For anyone considering using cover crops for the first time, Hess cautioned that it’s different from regular seasonal planting in a lot of ways.

“We still have a lot of individuals who don’t no-till, don’t plant cover crops and so on. One of the ways to help do that is to help with our incentive program, and do some cost-sharing so that they can try it,” he said. “Most of the individuals who come on board maybe for the first time, we have them baby step into that to try it.”

He wouldn’t recommend a first-timer to put their entire field into cover crops, for instance. He said it takes different management skills, a different mindset, as well as different equipment.

He suggested focusing on the most critical areas or splitting a field in half to get a side-by-side comparison. Kautz said the NRCS offers its cost-sharing program in the spring, and they recommend the same thing.

“Take your worst field and split it in half, and sign up to do 20 acres of a 40-acre field, and see what it looks like,” she said. “Because that side-by-side comparison should really tell you what it’s doing for your field.”

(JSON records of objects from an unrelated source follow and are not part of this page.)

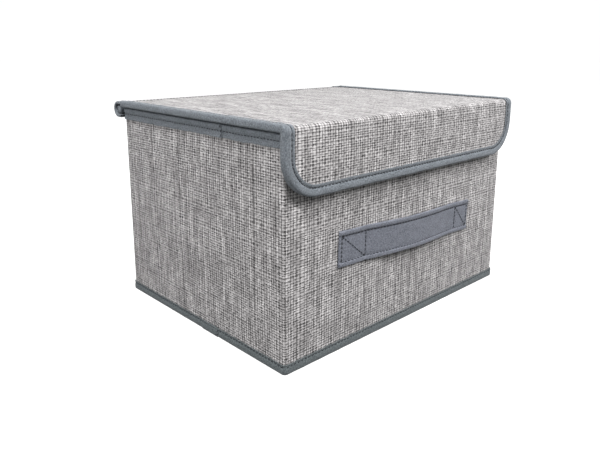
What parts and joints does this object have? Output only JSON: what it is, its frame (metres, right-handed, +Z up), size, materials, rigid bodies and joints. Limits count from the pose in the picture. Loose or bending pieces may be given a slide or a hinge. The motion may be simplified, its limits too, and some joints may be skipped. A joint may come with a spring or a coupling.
{
  "type": "fabric storage bin",
  "caption": "Rectangular fold-flat fabric storage box with a hinged, flap-front lid, a tape handle on the wide front wall and a loose stiff base.",
  "frame": {"origin": "middle of the box's footprint, on the floor", "axes": "+X along the wide front wall, -Y out of the front wall with the handle and the lid's flap, +Z up"},
  "size_m": [0.2648, 0.2147, 0.1639],
  "materials": {
    "linen_cloth": "coarse slub weave",
    "tape": "matte non-woven",
    "lining": "matte non-woven",
    "thread": "matte",
    "cardboard": "raw grey board"
  },
  "bodies": {
    "box": {"front_board": "cardboard", "back_board": "cardboard", "left_board": "cardboard", "right_board": "cardboard", "outer_cover": "linen_cloth", "wall_lining": "lining", "rim_binding": "tape", "bottom_binding": "tape", "base_cloth": "lining", "hinge_strip": "tape", "rim_thread": "thread", "bottom_thread": "thread", "handle_end_left": "tape", "handle_end_right": "tape", "handle_thread_left": "thread", "handle_thread_right": "thread"},
    "base_insert": {"base_board": "cardboard", "base_board_cover": "lining"},
    "handle": {"handle_grip": "tape"},
    "lid": {"lid_board": "cardboard", "lid_cover": "linen_cloth", "lid_lining": "lining", "lid_binding_left": "tape", "lid_binding_right": "tape", "lid_thread": "thread", "fold_strip": "linen_cloth"},
    "flap": {"flap_board": "cardboard", "flap_cover": "linen_cloth", "flap_lining": "lining", "flap_binding": "tape", "flap_thread": "thread"}
  },
  "joints": [
    {"name": "lid_hinge", "type": "hinge", "parent": "box", "child": "lid", "pos_m": [0, 0.1025, 0.157], "axis": [-1, 0, 0], "range_deg": [0, 210], "deforming": ["hinge_strip"]},
    {"name": "flap_hinge", "type": "hinge", "parent": "lid", "child": "flap", "pos_m": [0, -0.1002, 0.1596], "axis": [-1, 0, 0], "range_deg": [0, 90], "deforming": ["fold_strip"]},
    {"name": "base_lift", "type": "slide", "parent": "box", "child": "base_insert", "axis": [0, 0, 1], "range_m": [0, 0.15]},
    {"name": "handle_pull", "type": "slide", "parent": "box", "child": "handle", "axis": [0, -1, 0], "range_m": [0, 0.006], "stiffness_N_per_m": 30}
  ]
}
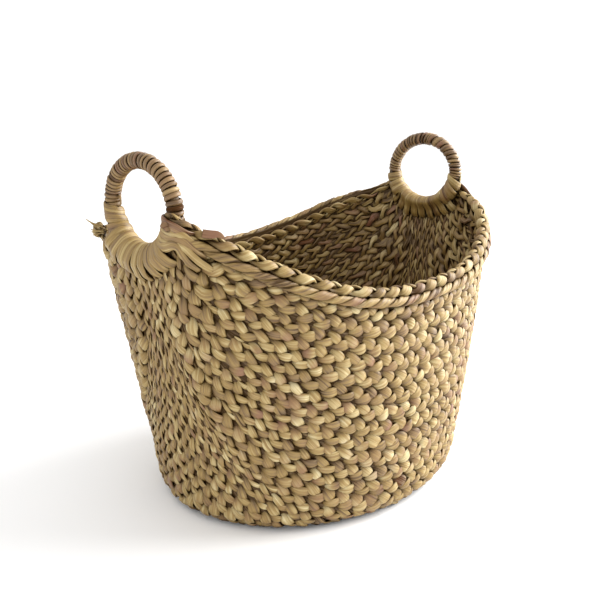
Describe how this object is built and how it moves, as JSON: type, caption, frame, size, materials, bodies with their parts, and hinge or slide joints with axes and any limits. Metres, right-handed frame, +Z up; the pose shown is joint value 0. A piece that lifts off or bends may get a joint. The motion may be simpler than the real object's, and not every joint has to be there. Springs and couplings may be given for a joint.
{
  "type": "storage basket",
  "caption": "Oval open-topped seagrass storage basket: plaits hung from handle to handle, a dipped rim and wrapped loop handles.",
  "frame": {"origin": "centre of the basket's length and depth, on the surface it stands on", "axes": "+X from the left handle to the right handle, +Y from the front to the back, +Z up"},
  "size_m": [0.5248, 0.3778, 0.4223],
  "materials": {
    "plaited_seagrass": "matte",
    "rim_seagrass": "matte",
    "handle_twine": "matte",
    "leaf_binding": "satin",
    "cane_rod": "satin"
  },
  "bodies": {
    "root": {"back_plait_01": "plaited_seagrass", "back_plait_02": "plaited_seagrass", "back_plait_03": "plaited_seagrass", "back_plait_04": "plaited_seagrass", "back_plait_05": "plaited_seagrass", "back_plait_06": "plaited_seagrass", "back_plait_07": "plaited_seagrass", "back_plait_08": "plaited_seagrass", "back_plait_09": "plaited_seagrass", "back_plait_10": "plaited_seagrass", "back_plait_11": "plaited_seagrass", "back_plait_12": "plaited_seagrass", "back_plait_13": "plaited_seagrass", "back_plait_14": "plaited_seagrass", "floor_plait_01": "plaited_seagrass", "floor_plait_02": "plaited_seagrass", "floor_plait_03": "plaited_seagrass", "floor_plait_04": "plaited_seagrass", "floor_plait_05": "plaited_seagrass", "floor_plait_06": "plaited_seagrass", "floor_plait_07": "plaited_seagrass", "floor_plait_08": "plaited_seagrass", "floor_plait_09": "plaited_seagrass", "floor_plait_10": "plaited_seagrass", "floor_plait_11": "plaited_seagrass", "floor_plait_12": "plaited_seagrass", "floor_plait_13": "plaited_seagrass", "floor_plait_14": "plaited_seagrass", "floor_plait_15": "plaited_seagrass", "front_plait_01": "plaited_seagrass", "front_plait_02": "plaited_seagrass", "front_plait_03": "plaited_seagrass", "front_plait_04": "plaited_seagrass", "front_plait_05": "plaited_seagrass", "front_plait_06": "plaited_seagrass", "front_plait_07": "plaited_seagrass", "front_plait_08": "plaited_seagrass", "front_plait_09": "plaited_seagrass", "front_plait_10": "plaited_seagrass", "front_plait_11": "plaited_seagrass", "front_plait_12": "plaited_seagrass", "front_plait_13": "plaited_seagrass", "front_plait_14": "plaited_seagrass", "handle_band_back_left": "leaf_binding", "handle_band_back_right": "leaf_binding", "handle_band_front_left": "leaf_binding", "handle_band_front_right": "leaf_binding", "handle_rod_left": "cane_rod", "handle_rod_right": "cane_rod", "handle_twine_left": "handle_twine", "handle_twine_right": "handle_twine", "lip_binding_left": "leaf_binding", "lip_binding_right": "leaf_binding", "rim_plait_back": "rim_seagrass", "rim_plait_front": "rim_seagrass"}
  },
  "joints": []
}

Both of them added that, while one of the conservation practices can fix one thing, a combination of methods works even better. 

Of the 45 participants in the county’s program, Hess said six used a combo of cover crops, filter strips and grass waterways, which are designed to help move water across a field while minimizing erosion.

“So that’s the full package. And we’re converting that into a no-till operation now... because they have started to see the return on investment for them is better, going that direction,” he said.

“Like I said, it doesn’t work for everybody, because it’s a management and a mindset, a skill that has to be learned. But conservation takes a long time. We can’t do it overnight, but we can baby step it along, and ultimately make it better than it was.”